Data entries
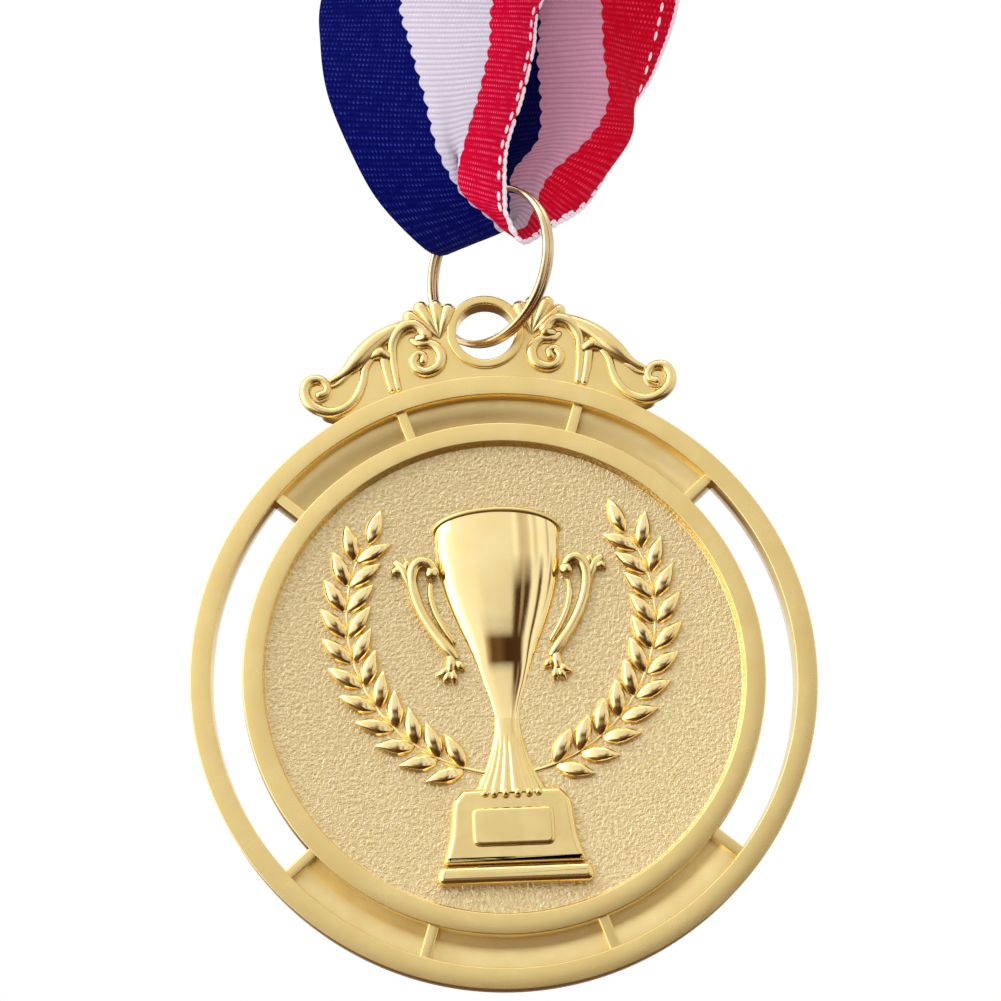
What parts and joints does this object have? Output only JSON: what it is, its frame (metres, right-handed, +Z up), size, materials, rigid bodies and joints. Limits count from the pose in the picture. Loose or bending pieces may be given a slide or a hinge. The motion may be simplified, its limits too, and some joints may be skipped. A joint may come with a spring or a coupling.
{
  "type": "award medal",
  "caption": "Round openwork award medal with a trophy cup and laurel relief, hanging by a split ring from a three-stripe neck ribbon that is wound up above it.",
  "frame": {"origin": "the held point, on top of the wound-up ribbon, straight above the middle of the medal's disc", "axes": "+Z up along the hanging medal, +Y out of the medal's back, +X to the viewer's right as the face is looked at"},
  "size_m": [0.065, 0.0232, 0.1363],
  "materials": {
    "gold_plate": "gold-coloured plate, satin with polished relief and a sandblasted field",
    "pale_gold_wire": "polished pale gold plate",
    "navy_weave": "ribbed polyester ribbon, navy stripe",
    "white_weave": "ribbed polyester ribbon, white stripe",
    "crimson_weave": "ribbed polyester ribbon, crimson stripe",
    "band_rubber": "plain elastic band",
    "white_thread": "white sewing thread"
  },
  "bodies": {
    "ribbon": {"ribbon_front_strand": "navy_weave", "ribbon_bight": "white_weave", "ribbon_back_strand": "crimson_weave", "ribbon_roll": "white_weave", "roll_band": "band_rubber", "seam_thread": "white_thread"},
    "ring": {"split_ring": "pale_gold_wire"},
    "medal": {"medal_casting": "gold_plate"}
  },
  "joints": [
    {"name": "ring_swing", "type": "hinge", "parent": "ribbon", "child": "ring", "pos_m": [0.00085, -0.0006, -0.04928], "axis": [0.7071, -0.7071, 0], "range_deg": [-10, 10]},
    {"name": "medal_swing", "type": "hinge", "parent": "ring", "child": "medal", "pos_m": [0, 0, -0.066], "axis": [0, 1, 0], "range_deg": [-35, 35]}
  ]
}
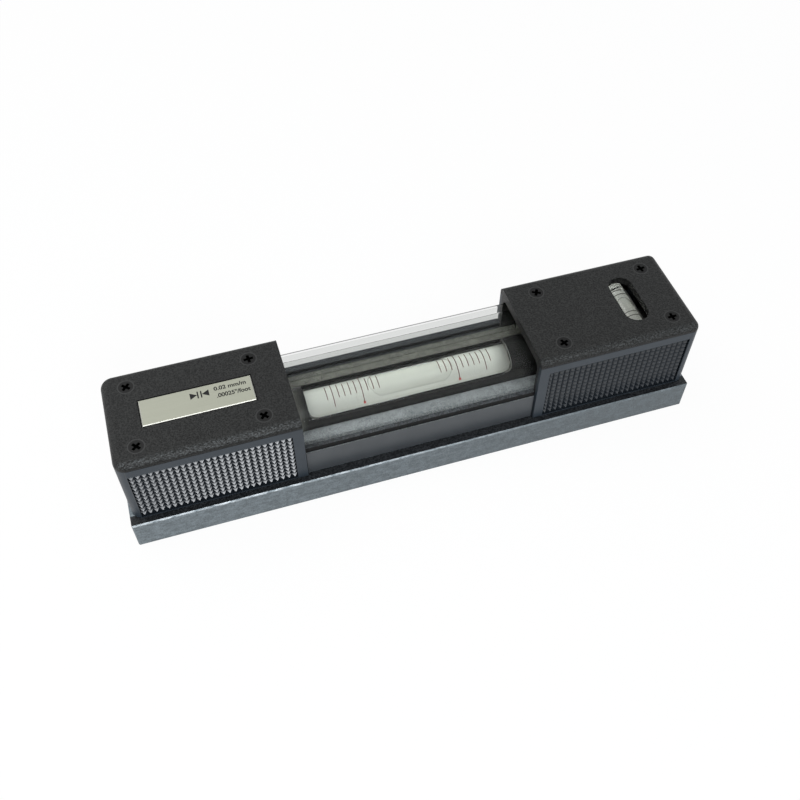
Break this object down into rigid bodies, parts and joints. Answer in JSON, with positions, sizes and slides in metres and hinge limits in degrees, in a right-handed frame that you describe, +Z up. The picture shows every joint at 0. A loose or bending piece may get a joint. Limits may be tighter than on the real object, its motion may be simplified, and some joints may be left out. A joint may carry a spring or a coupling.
{
  "type": "precision machinist level",
  "caption": "Bar-type precision machinist level: grooved iron base, knurled black end covers, adjustable main vial under a clear hood and a cross vial in one cover.",
  "frame": {"origin": "centre of the sole's underside, on the plane the level stands on", "axes": "+X along the length towards the cover with the cross vial, +Y across the width, +Z up"},
  "size_m": [0.2, 0.0424, 0.0411],
  "materials": {
    "cast_iron": "ground and scraped iron, slightly mottled",
    "cover_plastic": "fine leather-like texture, smooth side margins",
    "black_screw": "black oxide",
    "plate_metal": "pale champagne, satin",
    "clear_acrylic": "clear polished",
    "seal_strip": "dark sealing strip",
    "carrier_black": "black oxide, satin",
    "vial_glass": "clear ground glass",
    "vial_liquid": "clear spirit",
    "liner_white": "off-white liner",
    "line_ink": "dark reddish-brown filled lines",
    "seat_plaster": "pale bedding compound",
    "brass_plug": "turned brass",
    "plain_steel": "plain steel",
    "holder_plastic": "black moulding"
  },
  "bodies": {
    "base": {"base_body": "cast_iron", "left_cover": "cover_plastic", "right_cover": "cover_plastic", "left_cover_screws": "black_screw", "right_cover_screws": "black_screw", "name_plate": "plate_metal", "clear_hood": "clear_acrylic", "hood_seal_front": "seal_strip", "hood_seal_back": "seal_strip", "pivot_pin": "plain_steel", "adjusting_spring": "plain_steel", "cross_vial_holder": "holder_plastic", "cross_vial_screws": "plain_steel", "cross_vial_glass": "vial_glass", "cross_vial_liquid": "vial_liquid", "cross_vial_backing": "liner_white", "cross_vial_graduations": "line_ink"},
    "carrier": {"carrier_tube": "carrier_black", "carrier_pivot_plug": "brass_plug", "carrier_tongue_plug": "brass_plug", "main_vial_glass": "vial_glass", "main_vial_liquid": "vial_liquid", "main_vial_backing": "liner_white", "main_vial_graduations": "line_ink", "vial_seat_left": "seat_plaster", "vial_seat_right": "seat_plaster"},
    "washer": {"adjusting_washer": "plain_steel"},
    "screw": {"adjusting_screw": "plain_steel"}
  },
  "joints": [
    {"name": "washer_lift", "type": "slide", "parent": "base", "child": "washer", "axis": [0, 0, 1], "range_m": [-0.000376, 0.000376], "stiffness_N_per_m": 40, "springref_m": 0.0003, "deforming": ["adjusting_spring"]},
    {"name": "screw_turn", "type": "hinge", "parent": "washer", "child": "screw", "pos_m": [0.064, 0, 0.025], "axis": [0, 0, 1], "range_deg": [-270, 270]},
    {"name": "carrier_tilt", "type": "hinge", "parent": "base", "child": "carrier", "pos_m": [-0.069, 0, 0.018], "axis": [0, 1, 0], "range_deg": [-0.16, 0.16], "stiffness_Nm_per_rad": 5, "springref_deg": -0.73}
  ],
  "couplings": [
    {"joint": "washer_lift", "follows": "carrier_tilt", "m_per_rad": -0.133},
    {"joint": "screw_turn", "follows": "carrier_tilt", "ratio": -1671.3}
  ]
}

• _THE REQUEST_
Copy the entries above exactly, leaving none out.

• _COMPLETE ANSWER_
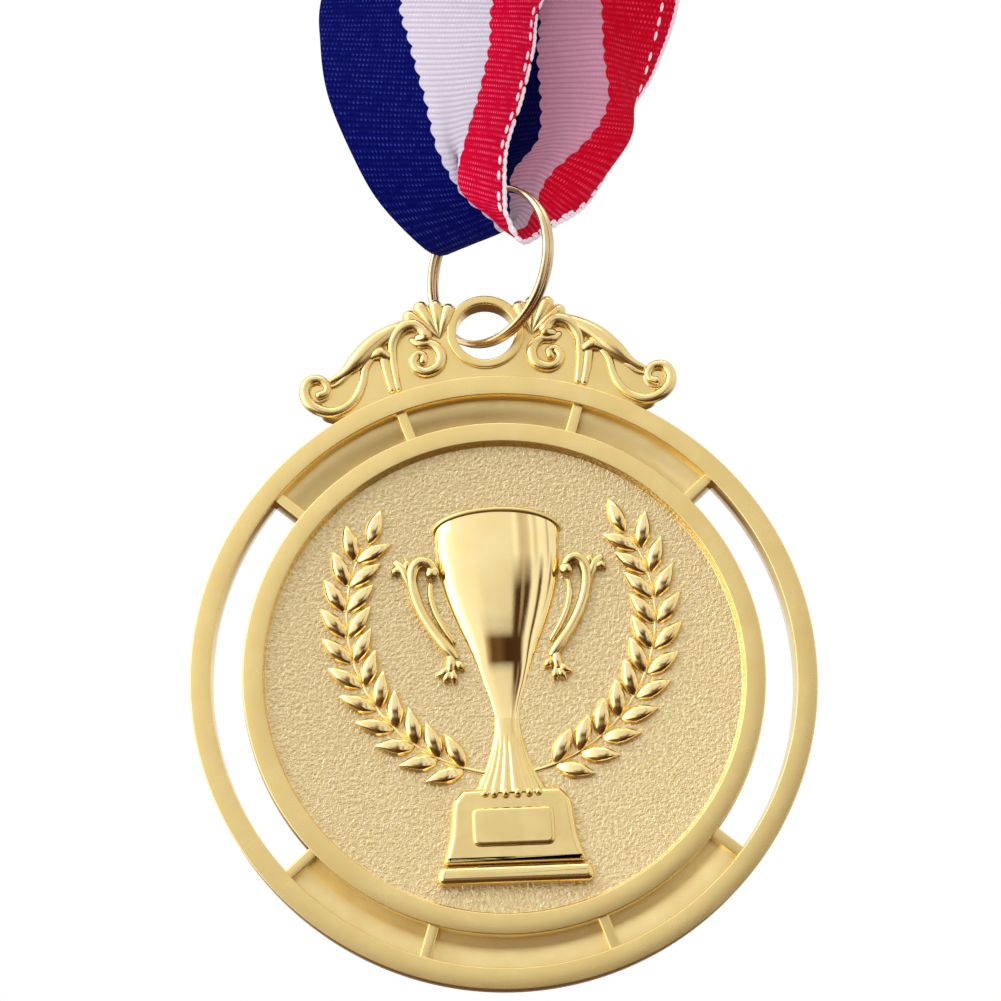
What parts and joints does this object have? Output only JSON: what it is, its frame (metres, right-handed, +Z up), size, materials, rigid bodies and joints. Limits count from the pose in the picture. Loose or bending pieces may be given a slide or a hinge. The motion may be simplified, its limits too, and some joints may be skipped. A joint may come with a spring or a coupling.
{
  "type": "award medal",
  "caption": "Round openwork award medal with a trophy cup and laurel relief, hanging by a split ring from a three-stripe neck ribbon that is wound up above it.",
  "frame": {"origin": "the held point, on top of the wound-up ribbon, straight above the middle of the medal's disc", "axes": "+Z up along the hanging medal, +Y out of the medal's back, +X to the viewer's right as the face is looked at"},
  "size_m": [0.065, 0.0232, 0.1363],
  "materials": {
    "gold_plate": "gold-coloured plate, satin with polished relief and a sandblasted field",
    "pale_gold_wire": "polished pale gold plate",
    "navy_weave": "ribbed polyester ribbon, navy stripe",
    "white_weave": "ribbed polyester ribbon, white stripe",
    "crimson_weave": "ribbed polyester ribbon, crimson stripe",
    "band_rubber": "plain elastic band",
    "white_thread": "white sewing thread"
  },
  "bodies": {
    "ribbon": {"ribbon_front_strand": "navy_weave", "ribbon_bight": "white_weave", "ribbon_back_strand": "crimson_weave", "ribbon_roll": "white_weave", "roll_band": "band_rubber", "seam_thread": "white_thread"},
    "ring": {"split_ring": "pale_gold_wire"},
    "medal": {"medal_casting": "gold_plate"}
  },
  "joints": [
    {"name": "ring_swing", "type": "hinge", "parent": "ribbon", "child": "ring", "pos_m": [0.00085, -0.0006, -0.04928], "axis": [0.7071, -0.7071, 0], "range_deg": [-10, 10]},
    {"name": "medal_swing", "type": "hinge", "parent": "ring", "child": "medal", "pos_m": [0, 0, -0.066], "axis": [0, 1, 0], "range_deg": [-35, 35]}
  ]
}
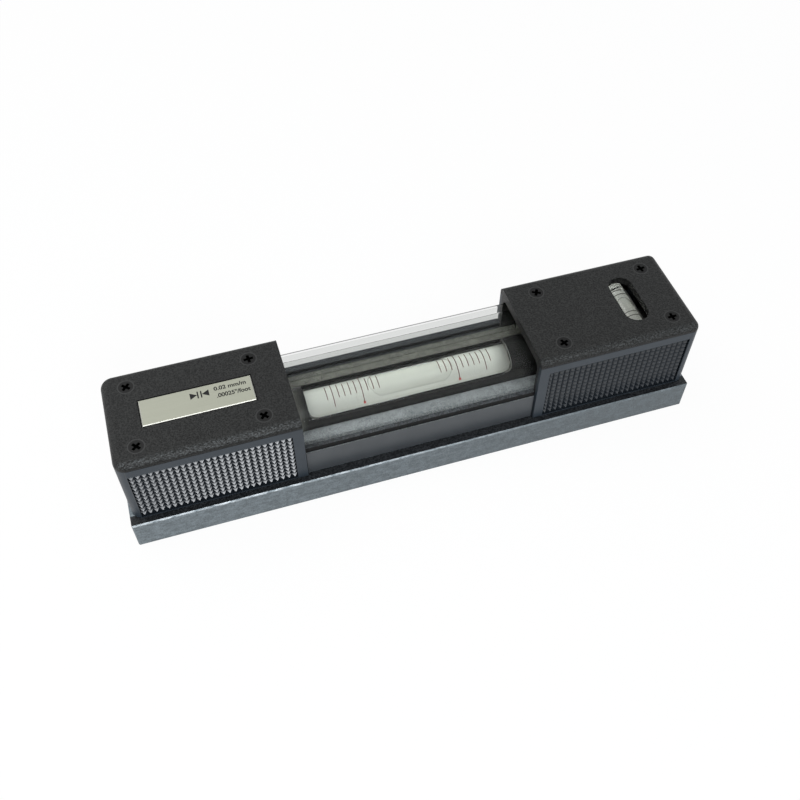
Break this object down into rigid bodies, parts and joints. Answer in JSON, with positions, sizes and slides in metres and hinge limits in degrees, in a right-handed frame that you describe, +Z up. The picture shows every joint at 0. A loose or bending piece may get a joint. Limits may be tighter than on the real object, its motion may be simplified, and some joints may be left out. A joint may carry a spring or a coupling.
{
  "type": "precision machinist level",
  "caption": "Bar-type precision machinist level: grooved iron base, knurled black end covers, adjustable main vial under a clear hood and a cross vial in one cover.",
  "frame": {"origin": "centre of the sole's underside, on the plane the level stands on", "axes": "+X along the length towards the cover with the cross vial, +Y across the width, +Z up"},
  "size_m": [0.2, 0.0424, 0.0411],
  "materials": {
    "cast_iron": "ground and scraped iron, slightly mottled",
    "cover_plastic": "fine leather-like texture, smooth side margins",
    "black_screw": "black oxide",
    "plate_metal": "pale champagne, satin",
    "clear_acrylic": "clear polished",
    "seal_strip": "dark sealing strip",
    "carrier_black": "black oxide, satin",
    "vial_glass": "clear ground glass",
    "vial_liquid": "clear spirit",
    "liner_white": "off-white liner",
    "line_ink": "dark reddish-brown filled lines",
    "seat_plaster": "pale bedding compound",
    "brass_plug": "turned brass",
    "plain_steel": "plain steel",
    "holder_plastic": "black moulding"
  },
  "bodies": {
    "base": {"base_body": "cast_iron", "left_cover": "cover_plastic", "right_cover": "cover_plastic", "left_cover_screws": "black_screw", "right_cover_screws": "black_screw", "name_plate": "plate_metal", "clear_hood": "clear_acrylic", "hood_seal_front": "seal_strip", "hood_seal_back": "seal_strip", "pivot_pin": "plain_steel", "adjusting_spring": "plain_steel", "cross_vial_holder": "holder_plastic", "cross_vial_screws": "plain_steel", "cross_vial_glass": "vial_glass", "cross_vial_liquid": "vial_liquid", "cross_vial_backing": "liner_white", "cross_vial_graduations": "line_ink"},
    "carrier": {"carrier_tube": "carrier_black", "carrier_pivot_plug": "brass_plug", "carrier_tongue_plug": "brass_plug", "main_vial_glass": "vial_glass", "main_vial_liquid": "vial_liquid", "main_vial_backing": "liner_white", "main_vial_graduations": "line_ink", "vial_seat_left": "seat_plaster", "vial_seat_right": "seat_plaster"},
    "washer": {"adjusting_washer": "plain_steel"},
    "screw": {"adjusting_screw": "plain_steel"}
  },
  "joints": [
    {"name": "washer_lift", "type": "slide", "parent": "base", "child": "washer", "axis": [0, 0, 1], "range_m": [-0.000376, 0.000376], "stiffness_N_per_m": 40, "springref_m": 0.0003, "deforming": ["adjusting_spring"]},
    {"name": "screw_turn", "type": "hinge", "parent": "washer", "child": "screw", "pos_m": [0.064, 0, 0.025], "axis": [0, 0, 1], "range_deg": [-270, 270]},
    {"name": "carrier_tilt", "type": "hinge", "parent": "base", "child": "carrier", "pos_m": [-0.069, 0, 0.018], "axis": [0, 1, 0], "range_deg": [-0.16, 0.16], "stiffness_Nm_per_rad": 5, "springref_deg": -0.73}
  ],
  "couplings": [
    {"joint": "washer_lift", "follows": "carrier_tilt", "m_per_rad": -0.133},
    {"joint": "screw_turn", "follows": "carrier_tilt", "ratio": -1671.3}
  ]
}